According to Sikahema, Kemoeatu graduated from Kahuku High School and played on the Super Bowl XLVII champion team the Baltimore Ravens, and also with the Washington Redskins, and the Carolina Panthers.

Manu Tuiasosopo is of Samoan ancestry. He won and played for the San Francisco 49ers during the Super Bowl XIX. He also was a team member of the Seattle Seahawks.

Tuiasosopo thanked his supporters and five children, who he described as being successful athletes.

Kimo von Oelhoffen of Hawaiian ancestry, played for the winning team during the Super Bowl XL, the Pittsburg Steelers. According to the PFHOF, “von Oelhoffen’s NFL career also included stints with the Cincinnati Bengals, New York Jets, and Philadelphia Eagles.”

Contributor inductee, Bob Apisa of Samoan ancestry, was described as an “All-American and two-time national championship team member of the Michigan State Spartans. His achievements in the game helped pave the way for future Polynesian players.”

The 2017 Polynesian Pro-Football Player of the Year JuJu Smith-Schuster, of Samoan ancestry, is currently a receiver for the Pittsburgh Steelers. According to PFHOF, “Smith-Schuster helped lead the team to a 13-3 record in 2017 regular season play. He is the youngest player in NFL history to amass 1,000-plus all-purpose yards in a single season and set a franchise record for most receiving yards by a rookie player.”

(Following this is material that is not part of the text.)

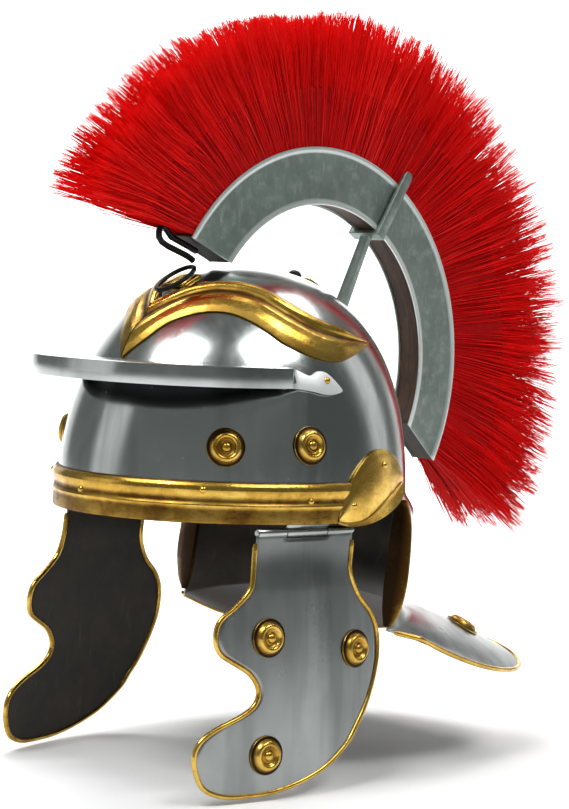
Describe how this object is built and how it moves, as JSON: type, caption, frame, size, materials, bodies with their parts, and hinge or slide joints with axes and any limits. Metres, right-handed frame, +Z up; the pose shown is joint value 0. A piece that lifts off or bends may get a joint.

The 2017 Polynesian College Football Player of the Year Hercules Mataafa, of Samoan ancestry, was “a junior at Washington State University in 2017 and named Associated Press Pac-12 Conference Defensive Player of the Year. He was also included on the Walter Camp, Sports Illustrated,, Football Writers Association of America, and Associated Press All-American teams.”

The Hall of Fame building is located in the PCC’s Guest Orientation Center near the Hukilau Marketplace. It is open to the public during regular PCC hours and is free.

Date Published: 
Wednesday, February 14, 2018
Last Edited: 
Wednesday, February 14, 2018

NOTE: This article's online publication was delayed because it was featured in the Feb. 2018 print issue.